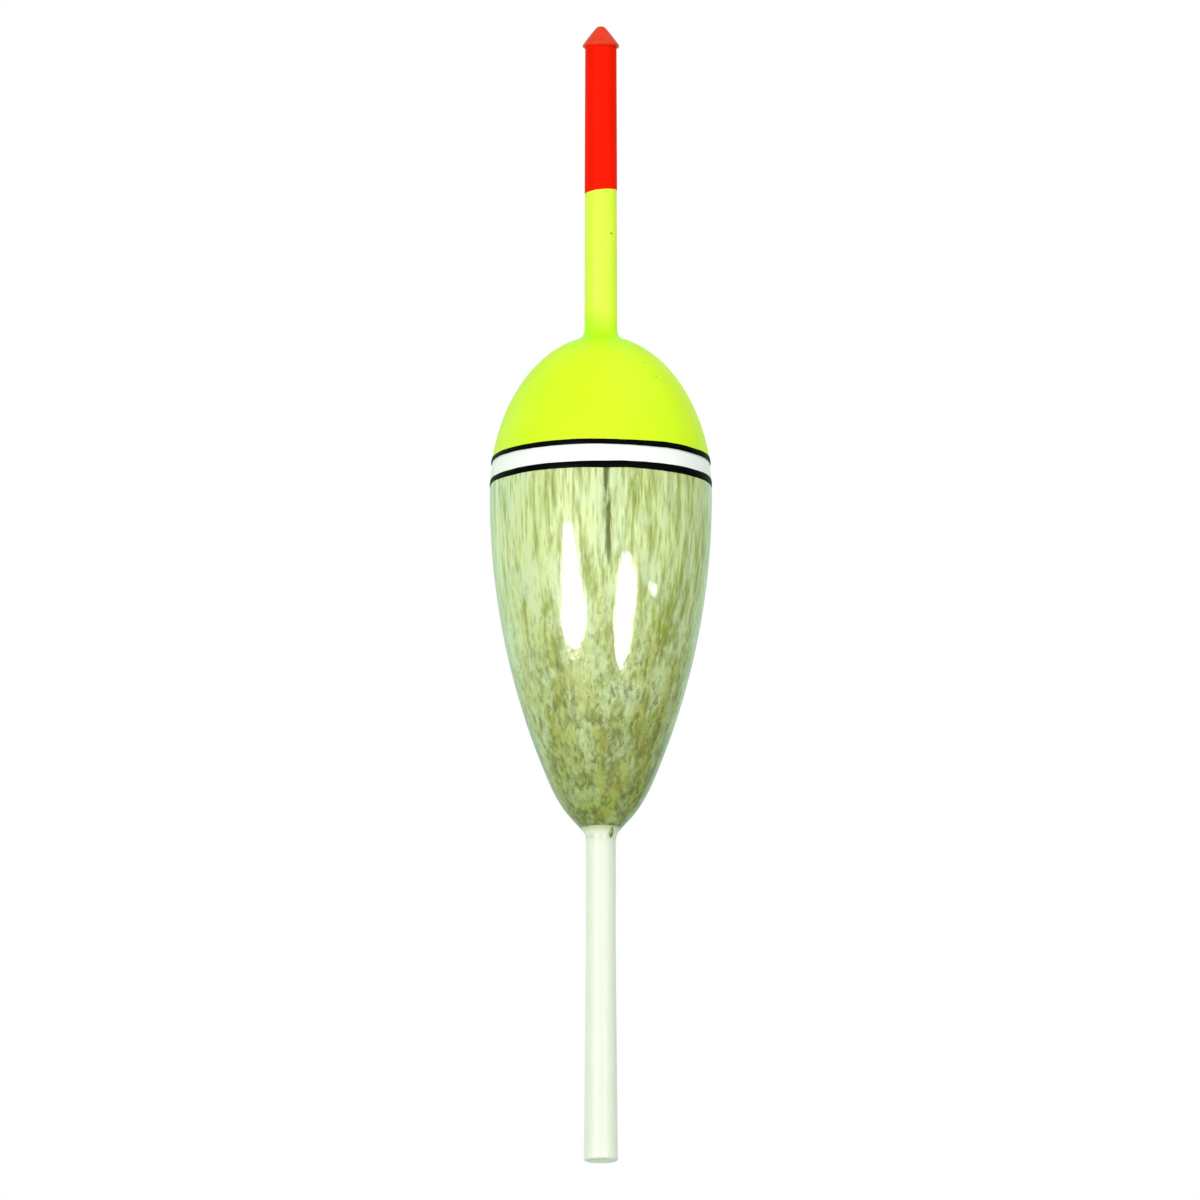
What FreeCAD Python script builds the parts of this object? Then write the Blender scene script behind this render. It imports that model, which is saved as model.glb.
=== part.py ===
import FreeCAD, Part
import math
import os

import Sketcher

# A slip float for fishing: a turned wooden body glued on a plastic line tube, dipped in lacquer
# and paint, with a push-in plug at its tip. Every piece is round about Z, so each one is a
# PartDesign body with one half-section, revolved. Z = 0 is the tube's open lower end, and the
# tip points up. Lengths are in millimetres.

FIRST, LAST, CENTRE = 1, 2, 3        # the sketcher's names for the points of a curve
ORIGIN, HORIZONTAL_AXIS = -1, -1     # the sketch origin is point FIRST of geometry -1
VERTICAL_AXIS = -2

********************

• [Description of the task] Write the data back out verbatim.

• [Reply]
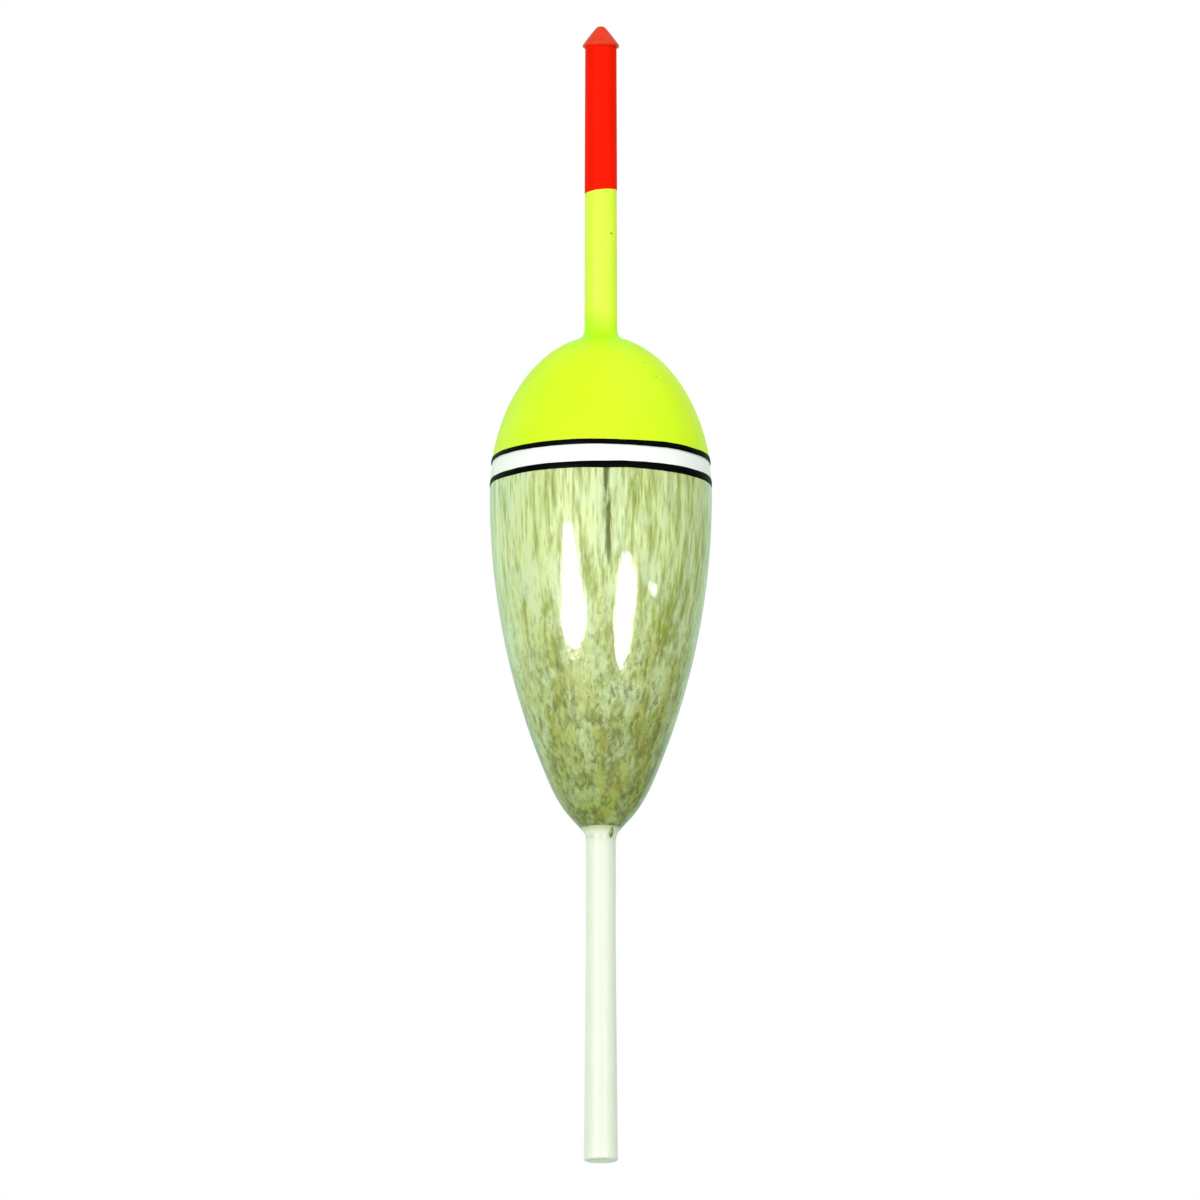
What FreeCAD Python script builds the parts of this object? Then write the Blender scene script behind this render. It imports that model, which is saved as model.glb.
=== part.py ===
import FreeCAD, Part
import math
import os

import Sketcher

# A slip float for fishing: a turned wooden body glued on a plastic line tube, dipped in lacquer
# and paint, with a push-in plug at its tip. Every piece is round about Z, so each one is a
# PartDesign body with one half-section, revolved. Z = 0 is the tube's open lower end, and the
# tip points up. Lengths are in millimetres.

FIRST, LAST, CENTRE = 1, 2, 3        # the sketcher's names for the points of a curve
ORIGIN, HORIZONTAL_AXIS = -1, -1     # the sketch origin is point FIRST of geometry -1
VERTICAL_AXIS = -2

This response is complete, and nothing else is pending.